* _Raw data_:
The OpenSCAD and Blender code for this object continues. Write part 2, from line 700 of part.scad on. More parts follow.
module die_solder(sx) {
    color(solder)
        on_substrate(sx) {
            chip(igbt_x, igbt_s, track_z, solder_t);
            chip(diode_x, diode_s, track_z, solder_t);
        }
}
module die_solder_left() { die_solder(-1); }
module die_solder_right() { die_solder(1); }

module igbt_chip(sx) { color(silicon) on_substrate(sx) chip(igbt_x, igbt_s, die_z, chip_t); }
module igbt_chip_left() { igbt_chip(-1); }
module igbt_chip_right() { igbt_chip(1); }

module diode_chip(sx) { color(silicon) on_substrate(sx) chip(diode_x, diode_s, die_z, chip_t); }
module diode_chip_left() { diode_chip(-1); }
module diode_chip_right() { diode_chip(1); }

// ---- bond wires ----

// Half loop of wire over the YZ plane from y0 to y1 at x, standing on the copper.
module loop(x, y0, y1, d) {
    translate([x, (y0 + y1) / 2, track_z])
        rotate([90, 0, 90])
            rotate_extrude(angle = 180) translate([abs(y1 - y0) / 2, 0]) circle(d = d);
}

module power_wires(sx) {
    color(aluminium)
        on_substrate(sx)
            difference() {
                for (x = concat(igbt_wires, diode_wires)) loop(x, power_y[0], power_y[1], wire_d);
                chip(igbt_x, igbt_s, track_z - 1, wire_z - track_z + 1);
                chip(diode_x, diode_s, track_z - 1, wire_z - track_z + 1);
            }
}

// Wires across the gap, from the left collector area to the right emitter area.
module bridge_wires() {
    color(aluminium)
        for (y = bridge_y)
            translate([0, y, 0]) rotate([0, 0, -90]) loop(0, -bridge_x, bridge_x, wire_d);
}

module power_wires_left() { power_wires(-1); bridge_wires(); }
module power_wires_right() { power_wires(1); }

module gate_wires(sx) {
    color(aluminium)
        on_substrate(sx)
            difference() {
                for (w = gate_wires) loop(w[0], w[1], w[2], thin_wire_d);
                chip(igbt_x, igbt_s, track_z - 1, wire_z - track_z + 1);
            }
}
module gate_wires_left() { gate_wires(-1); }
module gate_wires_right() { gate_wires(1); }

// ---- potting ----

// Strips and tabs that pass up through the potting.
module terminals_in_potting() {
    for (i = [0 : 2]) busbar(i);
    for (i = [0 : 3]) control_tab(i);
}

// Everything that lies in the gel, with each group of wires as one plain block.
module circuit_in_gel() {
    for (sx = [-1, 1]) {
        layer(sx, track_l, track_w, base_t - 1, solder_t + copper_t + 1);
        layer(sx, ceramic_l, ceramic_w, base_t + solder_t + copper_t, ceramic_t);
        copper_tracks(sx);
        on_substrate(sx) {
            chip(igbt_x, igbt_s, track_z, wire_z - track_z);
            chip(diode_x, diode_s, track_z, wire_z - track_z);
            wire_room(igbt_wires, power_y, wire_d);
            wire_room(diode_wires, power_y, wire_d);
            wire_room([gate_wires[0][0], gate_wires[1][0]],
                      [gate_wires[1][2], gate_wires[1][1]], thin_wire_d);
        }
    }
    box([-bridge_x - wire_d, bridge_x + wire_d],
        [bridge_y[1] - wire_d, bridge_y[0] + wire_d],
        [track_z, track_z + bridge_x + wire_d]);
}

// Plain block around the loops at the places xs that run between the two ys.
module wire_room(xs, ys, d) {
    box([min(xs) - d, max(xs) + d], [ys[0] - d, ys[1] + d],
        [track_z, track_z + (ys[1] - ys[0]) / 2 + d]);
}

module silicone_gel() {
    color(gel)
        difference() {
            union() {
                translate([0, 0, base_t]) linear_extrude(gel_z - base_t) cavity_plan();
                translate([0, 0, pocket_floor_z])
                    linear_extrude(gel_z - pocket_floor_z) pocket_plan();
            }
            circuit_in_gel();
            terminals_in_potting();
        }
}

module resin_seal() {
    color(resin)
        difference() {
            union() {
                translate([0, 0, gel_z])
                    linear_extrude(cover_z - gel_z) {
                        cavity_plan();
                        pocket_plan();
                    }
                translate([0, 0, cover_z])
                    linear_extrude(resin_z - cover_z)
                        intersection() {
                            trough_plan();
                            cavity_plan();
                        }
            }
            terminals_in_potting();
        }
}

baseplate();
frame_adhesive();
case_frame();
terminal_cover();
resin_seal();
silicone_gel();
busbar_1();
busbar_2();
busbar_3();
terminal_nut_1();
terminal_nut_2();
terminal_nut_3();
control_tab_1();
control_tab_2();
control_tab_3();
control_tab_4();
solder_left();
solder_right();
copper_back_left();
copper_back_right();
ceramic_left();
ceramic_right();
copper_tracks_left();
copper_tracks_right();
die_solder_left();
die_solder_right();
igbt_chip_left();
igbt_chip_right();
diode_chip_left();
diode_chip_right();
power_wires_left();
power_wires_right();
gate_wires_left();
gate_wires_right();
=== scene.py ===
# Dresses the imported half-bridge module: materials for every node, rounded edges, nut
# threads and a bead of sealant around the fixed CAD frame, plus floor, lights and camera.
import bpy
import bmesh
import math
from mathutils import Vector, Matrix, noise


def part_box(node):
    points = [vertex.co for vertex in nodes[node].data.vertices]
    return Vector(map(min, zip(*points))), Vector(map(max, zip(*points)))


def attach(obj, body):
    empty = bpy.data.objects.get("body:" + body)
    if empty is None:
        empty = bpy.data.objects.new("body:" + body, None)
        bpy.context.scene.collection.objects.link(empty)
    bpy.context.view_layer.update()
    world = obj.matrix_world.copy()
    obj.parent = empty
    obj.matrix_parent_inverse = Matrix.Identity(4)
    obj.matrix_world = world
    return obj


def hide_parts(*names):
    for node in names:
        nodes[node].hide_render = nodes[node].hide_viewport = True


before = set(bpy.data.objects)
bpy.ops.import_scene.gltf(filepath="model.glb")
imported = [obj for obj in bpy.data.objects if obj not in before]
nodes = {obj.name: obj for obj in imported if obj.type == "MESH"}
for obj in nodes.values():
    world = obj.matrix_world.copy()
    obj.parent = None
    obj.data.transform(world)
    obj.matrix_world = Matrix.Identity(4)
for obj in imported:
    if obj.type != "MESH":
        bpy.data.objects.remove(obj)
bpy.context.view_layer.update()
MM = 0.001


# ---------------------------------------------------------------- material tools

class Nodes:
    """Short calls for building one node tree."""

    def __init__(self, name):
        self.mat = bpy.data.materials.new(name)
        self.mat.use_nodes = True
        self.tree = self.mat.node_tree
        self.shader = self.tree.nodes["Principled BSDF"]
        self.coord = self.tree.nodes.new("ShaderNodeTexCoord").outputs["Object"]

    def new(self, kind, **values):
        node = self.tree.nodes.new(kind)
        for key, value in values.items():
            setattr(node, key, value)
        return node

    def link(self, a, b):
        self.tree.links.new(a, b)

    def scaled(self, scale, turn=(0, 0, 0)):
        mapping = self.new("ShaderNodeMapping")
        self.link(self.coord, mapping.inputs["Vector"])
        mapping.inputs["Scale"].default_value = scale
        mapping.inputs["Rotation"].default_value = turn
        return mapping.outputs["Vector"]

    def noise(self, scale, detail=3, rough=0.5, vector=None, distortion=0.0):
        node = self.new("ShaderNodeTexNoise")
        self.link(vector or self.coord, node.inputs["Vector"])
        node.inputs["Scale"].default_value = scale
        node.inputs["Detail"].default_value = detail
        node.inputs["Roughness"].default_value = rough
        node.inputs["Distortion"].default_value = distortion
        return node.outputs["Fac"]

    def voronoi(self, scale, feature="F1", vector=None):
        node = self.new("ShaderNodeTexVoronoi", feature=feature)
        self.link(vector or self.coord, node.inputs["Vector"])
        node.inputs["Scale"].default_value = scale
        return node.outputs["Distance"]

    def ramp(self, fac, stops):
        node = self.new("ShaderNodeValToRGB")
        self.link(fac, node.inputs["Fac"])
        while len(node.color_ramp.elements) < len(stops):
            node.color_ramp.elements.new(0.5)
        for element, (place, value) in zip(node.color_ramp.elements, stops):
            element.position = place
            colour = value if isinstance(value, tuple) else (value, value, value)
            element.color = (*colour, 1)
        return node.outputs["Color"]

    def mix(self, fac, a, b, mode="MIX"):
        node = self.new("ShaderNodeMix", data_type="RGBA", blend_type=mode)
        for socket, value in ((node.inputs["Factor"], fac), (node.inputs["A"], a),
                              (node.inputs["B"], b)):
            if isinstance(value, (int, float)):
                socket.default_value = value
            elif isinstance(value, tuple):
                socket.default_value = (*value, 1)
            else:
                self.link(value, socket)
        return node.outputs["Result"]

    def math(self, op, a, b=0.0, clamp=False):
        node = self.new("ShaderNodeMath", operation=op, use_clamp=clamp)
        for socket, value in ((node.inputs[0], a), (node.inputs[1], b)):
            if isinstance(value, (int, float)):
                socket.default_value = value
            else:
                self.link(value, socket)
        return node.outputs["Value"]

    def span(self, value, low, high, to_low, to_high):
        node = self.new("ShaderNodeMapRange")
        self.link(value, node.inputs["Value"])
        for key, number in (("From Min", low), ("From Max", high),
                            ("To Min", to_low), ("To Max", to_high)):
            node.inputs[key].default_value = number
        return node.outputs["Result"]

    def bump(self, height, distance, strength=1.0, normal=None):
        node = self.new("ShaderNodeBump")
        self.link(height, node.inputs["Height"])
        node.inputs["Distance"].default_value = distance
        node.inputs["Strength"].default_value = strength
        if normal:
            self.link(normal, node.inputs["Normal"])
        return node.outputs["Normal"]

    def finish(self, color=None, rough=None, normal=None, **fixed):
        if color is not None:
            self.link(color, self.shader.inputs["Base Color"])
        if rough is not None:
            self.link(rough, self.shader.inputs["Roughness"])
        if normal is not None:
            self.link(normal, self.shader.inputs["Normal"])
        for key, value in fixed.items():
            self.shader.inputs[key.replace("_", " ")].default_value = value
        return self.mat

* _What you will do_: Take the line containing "nodes[node].hide_render = nodes[node].hide_viewport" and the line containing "calls for building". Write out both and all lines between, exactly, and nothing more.

* _Final answer_:
        nodes[node].hide_render = nodes[node].hide_viewport = True


before = set(bpy.data.objects)
bpy.ops.import_scene.gltf(filepath="model.glb")
imported = [obj for obj in bpy.data.objects if obj not in before]
nodes = {obj.name: obj for obj in imported if obj.type == "MESH"}
for obj in nodes.values():
    world = obj.matrix_world.copy()
    obj.parent = None
    obj.data.transform(world)
    obj.matrix_world = Matrix.Identity(4)
for obj in imported:
    if obj.type != "MESH":
        bpy.data.objects.remove(obj)
bpy.context.view_layer.update()
MM = 0.001


# ---------------------------------------------------------------- material tools

class Nodes:
    """Short calls for building one node tree."""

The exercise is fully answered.